Zaproszenie na Gozo…
Zaproszenie na Gozo…

RADZIMY:

  • Na miejscu najlepiej poruszać się lokalnymi autobusami. Lewostronny ruch, ciasne uliczki w miastach, problemy z zaparkowaniem i spacery jako najlepsza forma zwiedzania Valletty, Trzech Miast, czy Mdiny, poddają w wątpliwość sens wypożyczania auta. Autobusy jeżdżą często i dojeżdżają praktycznie wszędzie. Bilet za 21 euro upoważnia do nieograniczonych przejazdów przez cały tydzień. Do zakupu na lotnisku lub u kierowcy. Czasem autobusy są przepełnione i się nie zatrzymują. Zatrzymując autobus na mało uczęszczanych przystankach, trzeba pomachać ręką. Wysiadając naciśnijmy „stop”.

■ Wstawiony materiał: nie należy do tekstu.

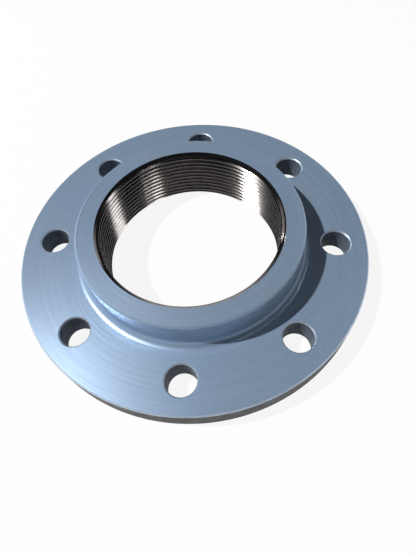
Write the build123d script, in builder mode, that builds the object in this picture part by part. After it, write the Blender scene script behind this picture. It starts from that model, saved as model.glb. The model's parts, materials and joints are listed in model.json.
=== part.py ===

  • Najlepszą i jedną z najtańszych baz noclegowych są Sliema i Sant Julian. Duży wybór hoteli i apartamentów, blisko przystanków do stolicy i innych atrakcji. Ponadto sporo dzieje się wieczorami, jest gdzie zjeść i zrobić zakupy. W słynnej Bugibbie nie ma nic ciekawego poza nocnym życiem w sezonie.
  • Z uwagi na niewielkie rozmiary, Malta idealnie nadaje się na tzw. city break. Mając 3/4 dni, można jeden poświęcić na Vallettę, drugi na Trzy Miasta, a trzeci na Blue Grotto, Klify Dingli i Mdinę. Dodatkowy czwarty należy przeznaczyć na Gozo, lub…, przylecieć tam osobno na kolejny weekend.
  • Nie wiedzieć czemu, poza kilkoma kościołami, gdzie trzeba kupić bilet wstępu, większość świątyń na wyspach jest w ciągu dnia pozamykana. A szkoda, bo to prawdziwe dzieła sztuki. Warto zatem zwrócić uwagę na grafik nabożeństw, kiedy to kościoły są otwierane.
  • Warto poczytać coś o Zakonie Joannitów np. H.J.A. Sire Kawalerowie Maltańscy. Historia Malty to fascynująca historia zaczynając od jednych z najstarszych świątyń świata (starszych od piramid!), przez właśnie Zakon Joannitów, po dramat bombardowań II wojny światowej.